Retention is often a matter of being heard and being able to manage one's career interest within the organization. When the workforce system allows profile updates, status updates with feedback and previous contact information awareness, everyone involved works smarter and with less redundancy. Candidates and employees have a way to feel and be heard while hiring managers are able to communicate in one step rather than two.
Strategic Workforce Planning
A workforce solution can provide for strategic workforce planning by linking access to finance and HR information systems. The ability to act quickly depends on real-time workforce intelligence. But far too often, HR professionals have limited insight into key hiring metrics such as cost-per-hire because finance and HR systems are not integrated. A workforce management solution should provide visibility into finance systems so that HR executives can identify all known costs of hiring and be equipped to provide an accurate total cost per hire.
A workforce management solution should enable HR professionals to:
- project end of quarter head count and actively manage to a plan
- use aggregated, company-wide data to anticipate workforce issues and plan accordingly
- identify divisions experiencing high attrition and respond
- evaluate the most successful candidate sources and spend recruiting dollars effectively.
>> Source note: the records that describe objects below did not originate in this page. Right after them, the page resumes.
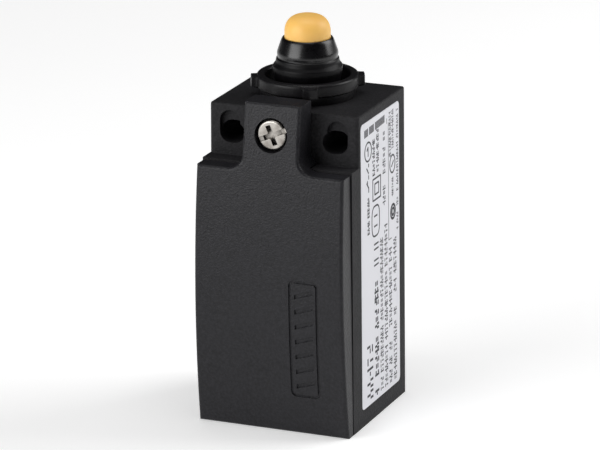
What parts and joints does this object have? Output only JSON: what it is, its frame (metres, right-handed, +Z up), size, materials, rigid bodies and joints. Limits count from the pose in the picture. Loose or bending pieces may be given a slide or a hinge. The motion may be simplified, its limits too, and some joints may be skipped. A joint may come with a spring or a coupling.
{
  "type": "limit switch",
  "caption": "Compact black plunger limit switch with a screwed T-shaped front cover, slotted fixing ears, bayonet collar, rubber boot, yellow plunger and threaded cable entry.",
  "frame": {"origin": "centre of the underside of the bounding box", "axes": "+Z up along the plunger, -Y towards the front cover, +X towards the rating label"},
  "size_m": [0.031, 0.0322, 0.0777],
  "materials": {
    "housing_plastic": "fine moulded texture, black glass-filled polyamide",
    "cover_plastic": "fine moulded texture, black glass-filled polyamide",
    "collar_plastic": "smooth matt black",
    "boot_rubber": "glossy black moulded rubber",
    "seal_rubber": "matt black rubber",
    "cap_plastic": "satin yellow thermoplastic",
    "natural_plastic": "natural white bearing plastic",
    "block_plastic": "grey thermoset",
    "lid_plastic": "light grey thermoplastic",
    "label_film": "satin white film with grey print",
    "zinc_steel": "zinc-plated steel",
    "brass": "turned brass",
    "copper_strip": "tinned copper alloy strip",
    "spring_steel": "stainless spring steel",
    "silver": "silver alloy"
  },
  "bodies": {
    "housing": {"cage_clamp_11": "spring_steel", "cage_clamp_12": "spring_steel", "cage_clamp_21": "spring_steel", "cage_clamp_22": "spring_steel", "contact_block_body": "block_plastic", "contact_block_lid": "lid_plastic", "contact_spring_front": "spring_steel", "contact_spring_rear": "spring_steel", "contact_tip_11": "silver", "contact_tip_12": "silver", "contact_tip_21": "silver", "contact_tip_22": "silver", "cover_seal": "seal_rubber", "fixed_contact_11": "copper_strip", "fixed_contact_12": "copper_strip", "fixed_contact_21": "copper_strip", "fixed_contact_22": "copper_strip", "head_collar": "collar_plastic", "housing_base": "housing_plastic", "plunger_boot": "boot_rubber", "plunger_guide": "natural_plastic", "rating_label": "label_film", "return_spring": "spring_steel", "screw_insert": "brass"},
    "cover": {"front_cover": "cover_plastic", "screw_retainer": "natural_plastic", "screw_seal_ring": "seal_rubber"},
    "cover_screw": {"cover_screw": "zinc_steel"},
    "plunger": {"plunger_cap": "cap_plastic", "plunger_stem": "natural_plastic", "contact_slider": "natural_plastic"},
    "bridge_front": {"contact_bridge_front": "copper_strip", "bridge_tips_front": "silver"},
    "bridge_rear": {"contact_bridge_rear": "copper_strip", "bridge_tips_rear": "silver"}
  },
  "joints": [
    {"name": "plunger_slide", "type": "slide", "parent": "housing", "child": "plunger", "axis": [0, 0, -1], "range_m": [0, 0.0055], "stiffness_N_per_m": 1500, "springref_m": -0.003, "deforming": ["return_spring", "plunger_boot"]},
    {"name": "bridge_front_slide", "type": "slide", "parent": "housing", "child": "bridge_front", "axis": [0, 0, -1], "range_m": [0, 0.0036], "deforming": ["contact_spring_front"]},
    {"name": "bridge_rear_slide", "type": "slide", "parent": "housing", "child": "bridge_rear", "axis": [0, 0, -1], "range_m": [0, 0.0036], "deforming": ["contact_spring_rear"]},
    {"name": "cover_lift_off", "type": "slide", "parent": "housing", "child": "cover", "axis": [0, -1, 0], "range_m": [0, 0.045]},
    {"name": "cover_screw_turn", "type": "hinge", "parent": "cover", "child": "cover_screw", "pos_m": [0, -0.014, 0.0585], "axis": [0, -1, 0], "continuous": true}
  ],
  "couplings": [
    {"joint": "bridge_front_slide", "follows": "plunger_slide", "ratio": 0.65},
    {"joint": "bridge_rear_slide", "follows": "plunger_slide", "ratio": 0.65}
  ]
}
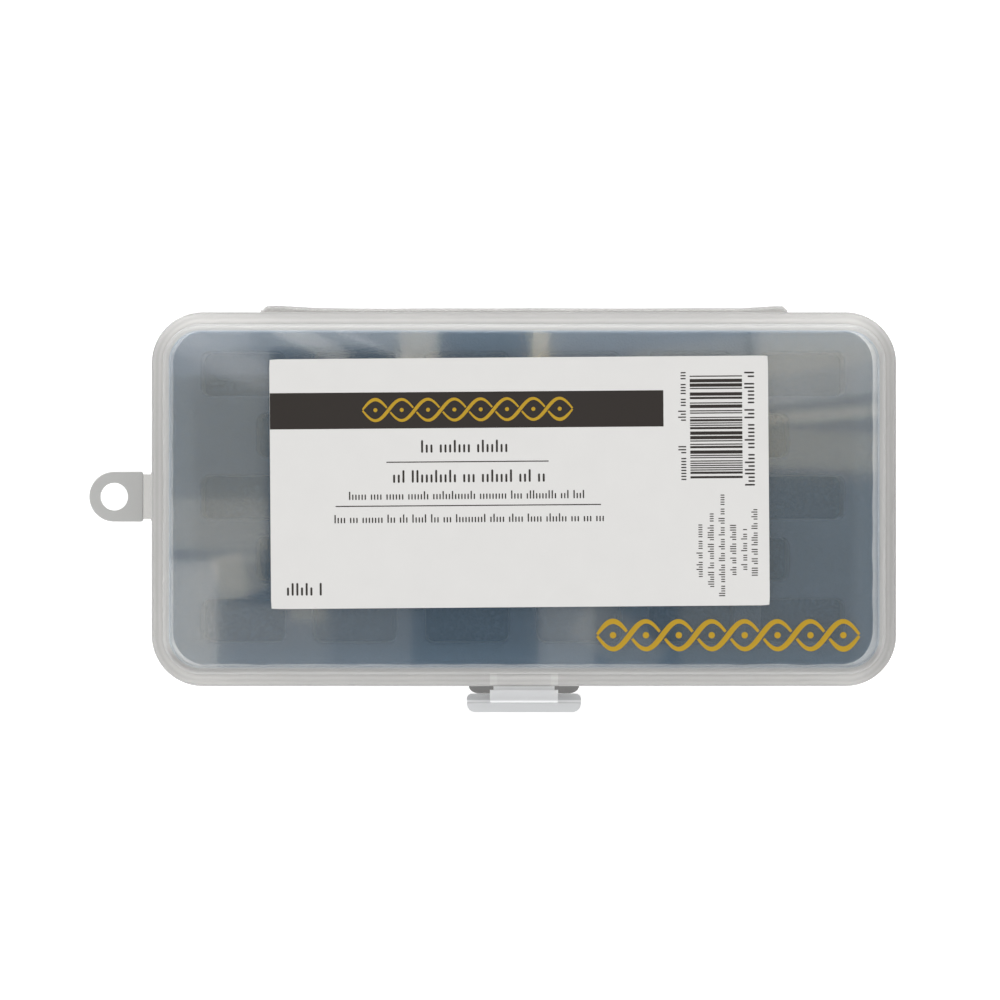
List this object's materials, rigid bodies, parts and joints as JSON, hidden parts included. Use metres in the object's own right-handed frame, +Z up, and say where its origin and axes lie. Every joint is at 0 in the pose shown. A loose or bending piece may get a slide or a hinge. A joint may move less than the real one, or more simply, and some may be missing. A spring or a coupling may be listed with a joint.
{
  "type": "bobbin storage box",
  "caption": "Shallow translucent clamshell case with a slotted foam insert that grips sewing machine bobbins on edge; hinged lid, front snap latch, fold-out hang tab.",
  "frame": {"origin": "centre of the flat bottom face that the closed case stands on", "axes": "+X along the length, to the right of someone facing the latch; +Y to the back, where the lid hinges; +Z up"},
  "size_m": [0.1931, 0.0969, 0.0278],
  "materials": {
    "natural_polypropylene": "translucent moulded polypropylene",
    "navy_foam": "closed-cell foam, cut",
    "label_paper": "coated white paper"
  },
  "bodies": {
    "base": {"base_tray": "natural_polypropylene", "foam_backing": "navy_foam", "foam_block": "navy_foam", "back_hinge_film": "natural_polypropylene", "hang_tab_film": "natural_polypropylene"},
    "lid": {"lid": "natural_polypropylene", "label": "label_paper", "latch_hinge_film": "natural_polypropylene"},
    "latch": {"front_latch": "natural_polypropylene"},
    "tab": {"hang_tab": "natural_polypropylene"}
  },
  "joints": [
    {"name": "lid_hinge", "type": "hinge", "parent": "base", "child": "lid", "pos_m": [0, 0.04575, 0.0196], "axis": [-1, 0, 0], "range_deg": [0, 180], "deforming": ["back_hinge_film"]},
    {"name": "latch_hinge", "type": "hinge", "parent": "lid", "child": "latch", "pos_m": [0, -0.04515, 0.0211], "axis": [-1, 0, 0], "range_deg": [0, 110], "deforming": ["latch_hinge_film"]},
    {"name": "tab_fold", "type": "hinge", "parent": "base", "child": "tab", "pos_m": [-0.0903, 0.0006, 0.0184], "axis": [0, -1, 0], "range_deg": [-70, 90], "deforming": ["hang_tab_film"]}
  ]
}
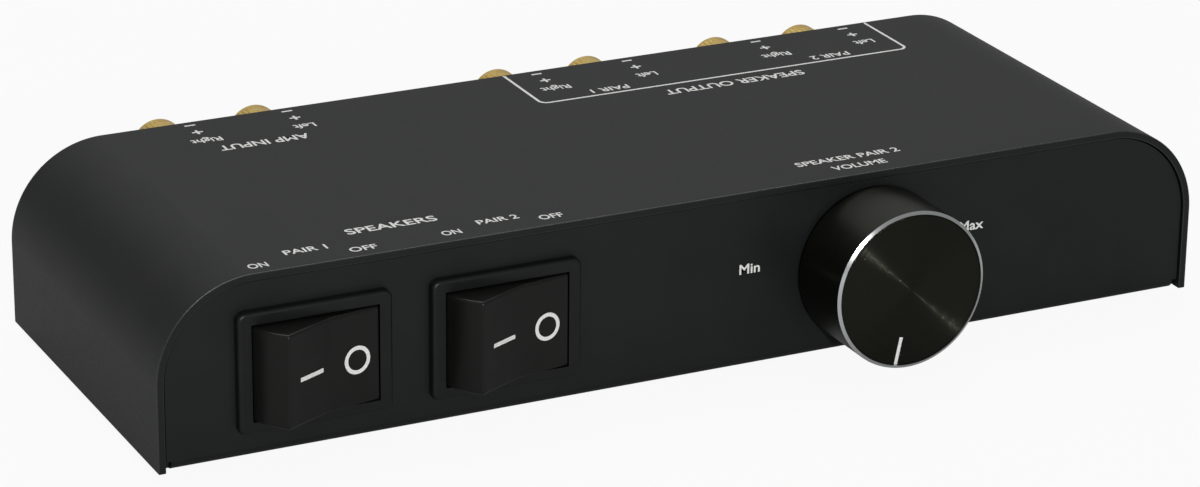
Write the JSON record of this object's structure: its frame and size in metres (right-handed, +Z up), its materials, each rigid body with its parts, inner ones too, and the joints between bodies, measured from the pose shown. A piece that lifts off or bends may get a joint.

A web-hosted workforce management solution can provide significant efficiencies in the administration, assessment and strategic planning of hiring and retention employment practices. By replacing time-consuming, paper-based processes with Internet-based efficient practices, and fostering collaboration in hiring across the company, a work-force management solution can afford HR executives with the time and analytics they need to contribute meaningfully to strategic workforce planning. Additionally, potential and current employees have tools to better manage their own careers. Fully implemented, workforce management solutions enable companies to compete for the best and brightest employees while significantly lowering work-force management costs.